___ DATASET CONTENT ___

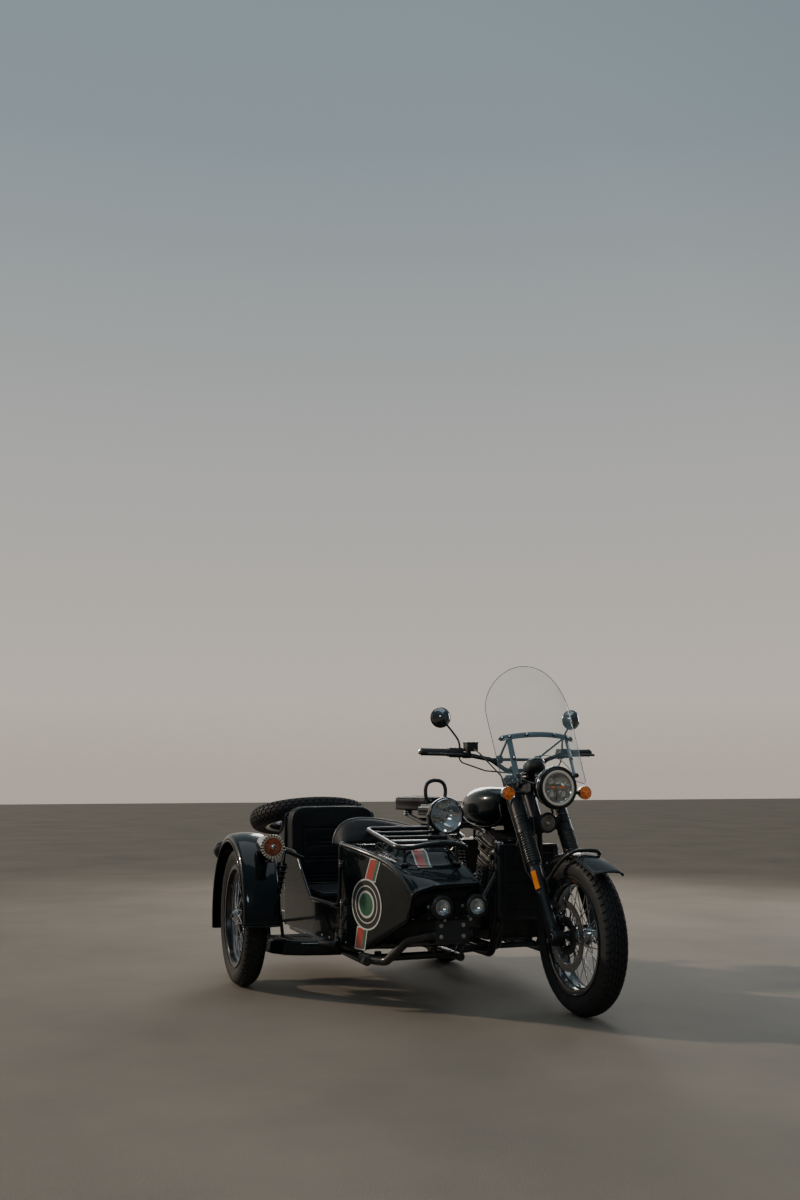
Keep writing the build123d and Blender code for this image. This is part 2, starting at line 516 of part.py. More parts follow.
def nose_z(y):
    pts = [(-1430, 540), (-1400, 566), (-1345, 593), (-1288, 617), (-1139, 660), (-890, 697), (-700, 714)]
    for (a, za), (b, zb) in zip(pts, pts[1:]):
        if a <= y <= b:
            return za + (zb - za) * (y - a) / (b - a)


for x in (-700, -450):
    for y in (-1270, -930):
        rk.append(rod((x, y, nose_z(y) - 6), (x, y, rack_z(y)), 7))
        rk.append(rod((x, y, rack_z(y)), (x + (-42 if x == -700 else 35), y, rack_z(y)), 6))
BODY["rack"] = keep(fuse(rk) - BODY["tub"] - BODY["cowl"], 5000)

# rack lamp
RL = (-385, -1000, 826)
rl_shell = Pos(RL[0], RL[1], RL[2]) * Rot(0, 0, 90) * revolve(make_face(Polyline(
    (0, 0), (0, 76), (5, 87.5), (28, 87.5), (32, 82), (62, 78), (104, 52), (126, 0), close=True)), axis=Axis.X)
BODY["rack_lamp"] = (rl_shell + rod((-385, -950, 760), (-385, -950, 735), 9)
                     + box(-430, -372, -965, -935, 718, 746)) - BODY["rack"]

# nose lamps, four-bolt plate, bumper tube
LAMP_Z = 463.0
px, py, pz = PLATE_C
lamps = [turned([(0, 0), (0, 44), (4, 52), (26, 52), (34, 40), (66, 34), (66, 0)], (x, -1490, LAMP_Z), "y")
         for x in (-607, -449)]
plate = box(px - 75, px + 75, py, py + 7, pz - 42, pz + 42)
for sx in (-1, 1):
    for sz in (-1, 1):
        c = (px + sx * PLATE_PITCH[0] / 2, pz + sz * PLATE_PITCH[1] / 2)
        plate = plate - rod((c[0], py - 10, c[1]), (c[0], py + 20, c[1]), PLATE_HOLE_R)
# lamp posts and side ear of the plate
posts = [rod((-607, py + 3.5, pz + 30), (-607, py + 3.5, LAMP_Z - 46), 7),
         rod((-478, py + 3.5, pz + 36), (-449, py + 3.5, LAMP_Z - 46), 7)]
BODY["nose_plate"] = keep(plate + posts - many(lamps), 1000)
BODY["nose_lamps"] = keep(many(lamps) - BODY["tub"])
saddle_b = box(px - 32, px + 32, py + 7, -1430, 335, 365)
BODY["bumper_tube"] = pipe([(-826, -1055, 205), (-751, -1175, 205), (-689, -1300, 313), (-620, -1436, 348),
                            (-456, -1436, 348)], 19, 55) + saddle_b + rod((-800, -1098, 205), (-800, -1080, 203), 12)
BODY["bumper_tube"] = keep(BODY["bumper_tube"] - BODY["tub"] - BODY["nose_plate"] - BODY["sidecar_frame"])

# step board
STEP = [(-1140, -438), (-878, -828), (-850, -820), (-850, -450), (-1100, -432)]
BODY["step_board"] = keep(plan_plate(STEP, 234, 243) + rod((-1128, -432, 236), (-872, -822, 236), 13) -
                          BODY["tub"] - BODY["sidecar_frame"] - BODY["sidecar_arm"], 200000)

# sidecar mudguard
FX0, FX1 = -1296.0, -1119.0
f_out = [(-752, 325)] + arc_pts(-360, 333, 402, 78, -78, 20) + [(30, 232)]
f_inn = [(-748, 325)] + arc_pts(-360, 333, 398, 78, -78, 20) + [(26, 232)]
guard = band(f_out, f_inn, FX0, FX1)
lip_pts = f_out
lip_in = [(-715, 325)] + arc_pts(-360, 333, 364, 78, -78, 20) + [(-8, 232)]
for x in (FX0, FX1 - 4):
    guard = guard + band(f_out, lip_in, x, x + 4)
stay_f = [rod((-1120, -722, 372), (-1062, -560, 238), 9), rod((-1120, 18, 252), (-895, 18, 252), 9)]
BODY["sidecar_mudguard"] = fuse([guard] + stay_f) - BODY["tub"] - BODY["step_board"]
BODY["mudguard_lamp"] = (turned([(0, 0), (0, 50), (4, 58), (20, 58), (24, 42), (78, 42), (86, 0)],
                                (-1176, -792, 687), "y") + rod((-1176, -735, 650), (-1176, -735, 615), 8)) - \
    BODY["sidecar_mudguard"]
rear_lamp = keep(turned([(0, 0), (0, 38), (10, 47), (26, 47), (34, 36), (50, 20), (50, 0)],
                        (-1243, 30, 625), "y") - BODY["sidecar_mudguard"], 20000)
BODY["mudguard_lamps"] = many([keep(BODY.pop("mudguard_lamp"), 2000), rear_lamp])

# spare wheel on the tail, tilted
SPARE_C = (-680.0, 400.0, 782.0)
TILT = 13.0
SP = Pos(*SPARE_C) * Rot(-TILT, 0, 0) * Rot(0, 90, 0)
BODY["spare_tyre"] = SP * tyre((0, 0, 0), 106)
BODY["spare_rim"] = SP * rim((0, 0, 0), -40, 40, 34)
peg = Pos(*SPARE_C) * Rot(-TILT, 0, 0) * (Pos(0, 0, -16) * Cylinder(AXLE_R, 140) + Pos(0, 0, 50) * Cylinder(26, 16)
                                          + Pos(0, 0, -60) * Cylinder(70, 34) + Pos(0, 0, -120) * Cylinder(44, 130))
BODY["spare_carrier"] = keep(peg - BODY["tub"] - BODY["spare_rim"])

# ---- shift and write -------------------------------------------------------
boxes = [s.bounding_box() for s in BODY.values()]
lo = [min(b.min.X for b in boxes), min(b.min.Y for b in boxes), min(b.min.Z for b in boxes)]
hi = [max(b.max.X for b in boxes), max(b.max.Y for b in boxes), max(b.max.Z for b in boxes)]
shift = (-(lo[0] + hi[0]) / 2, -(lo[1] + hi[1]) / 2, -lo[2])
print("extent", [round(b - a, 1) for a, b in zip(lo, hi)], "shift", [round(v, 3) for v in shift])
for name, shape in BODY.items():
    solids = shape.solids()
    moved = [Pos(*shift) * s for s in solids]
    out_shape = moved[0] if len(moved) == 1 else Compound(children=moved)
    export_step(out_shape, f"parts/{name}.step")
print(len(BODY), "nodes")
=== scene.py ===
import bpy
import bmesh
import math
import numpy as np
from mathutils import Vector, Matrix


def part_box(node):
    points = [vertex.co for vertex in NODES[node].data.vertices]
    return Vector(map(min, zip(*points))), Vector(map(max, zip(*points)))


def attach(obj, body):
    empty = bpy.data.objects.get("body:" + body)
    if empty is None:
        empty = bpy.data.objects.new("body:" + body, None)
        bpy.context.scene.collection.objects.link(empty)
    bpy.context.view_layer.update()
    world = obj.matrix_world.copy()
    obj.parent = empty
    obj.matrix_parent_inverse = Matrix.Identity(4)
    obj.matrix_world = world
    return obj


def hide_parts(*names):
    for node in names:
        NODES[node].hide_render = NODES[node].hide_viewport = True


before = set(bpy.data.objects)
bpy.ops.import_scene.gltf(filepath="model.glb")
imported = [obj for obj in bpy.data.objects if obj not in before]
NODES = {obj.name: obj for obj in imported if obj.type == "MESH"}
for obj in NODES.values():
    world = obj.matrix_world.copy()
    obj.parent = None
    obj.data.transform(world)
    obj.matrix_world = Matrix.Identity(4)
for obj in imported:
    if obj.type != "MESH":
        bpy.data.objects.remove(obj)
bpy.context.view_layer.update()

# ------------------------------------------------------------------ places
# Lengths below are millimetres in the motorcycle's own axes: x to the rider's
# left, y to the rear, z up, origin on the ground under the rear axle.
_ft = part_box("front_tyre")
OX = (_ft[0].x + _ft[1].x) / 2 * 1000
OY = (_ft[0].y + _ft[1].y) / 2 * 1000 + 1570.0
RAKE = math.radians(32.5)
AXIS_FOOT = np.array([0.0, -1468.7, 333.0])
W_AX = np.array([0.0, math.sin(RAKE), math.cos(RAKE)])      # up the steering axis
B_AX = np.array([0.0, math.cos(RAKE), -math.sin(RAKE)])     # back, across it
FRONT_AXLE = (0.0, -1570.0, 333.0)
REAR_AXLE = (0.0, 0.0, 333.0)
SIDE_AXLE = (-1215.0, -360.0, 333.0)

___

**WHAT IS EXPECTED**
Retype only this portion of the data above: the line containing "# ---- shift", the line containing "obj.matrix_world = world", and all lines between them, exactly.

**OUTPUT FOR THIS TASK**
# ---- shift and write -------------------------------------------------------
boxes = [s.bounding_box() for s in BODY.values()]
lo = [min(b.min.X for b in boxes), min(b.min.Y for b in boxes), min(b.min.Z for b in boxes)]
hi = [max(b.max.X for b in boxes), max(b.max.Y for b in boxes), max(b.max.Z for b in boxes)]
shift = (-(lo[0] + hi[0]) / 2, -(lo[1] + hi[1]) / 2, -lo[2])
print("extent", [round(b - a, 1) for a, b in zip(lo, hi)], "shift", [round(v, 3) for v in shift])
for name, shape in BODY.items():
    solids = shape.solids()
    moved = [Pos(*shift) * s for s in solids]
    out_shape = moved[0] if len(moved) == 1 else Compound(children=moved)
    export_step(out_shape, f"parts/{name}.step")
print(len(BODY), "nodes")
=== scene.py ===
import bpy
import bmesh
import math
import numpy as np
from mathutils import Vector, Matrix


def part_box(node):
    points = [vertex.co for vertex in NODES[node].data.vertices]
    return Vector(map(min, zip(*points))), Vector(map(max, zip(*points)))


def attach(obj, body):
    empty = bpy.data.objects.get("body:" + body)
    if empty is None:
        empty = bpy.data.objects.new("body:" + body, None)
        bpy.context.scene.collection.objects.link(empty)
    bpy.context.view_layer.update()
    world = obj.matrix_world.copy()
    obj.parent = empty
    obj.matrix_parent_inverse = Matrix.Identity(4)
    obj.matrix_world = world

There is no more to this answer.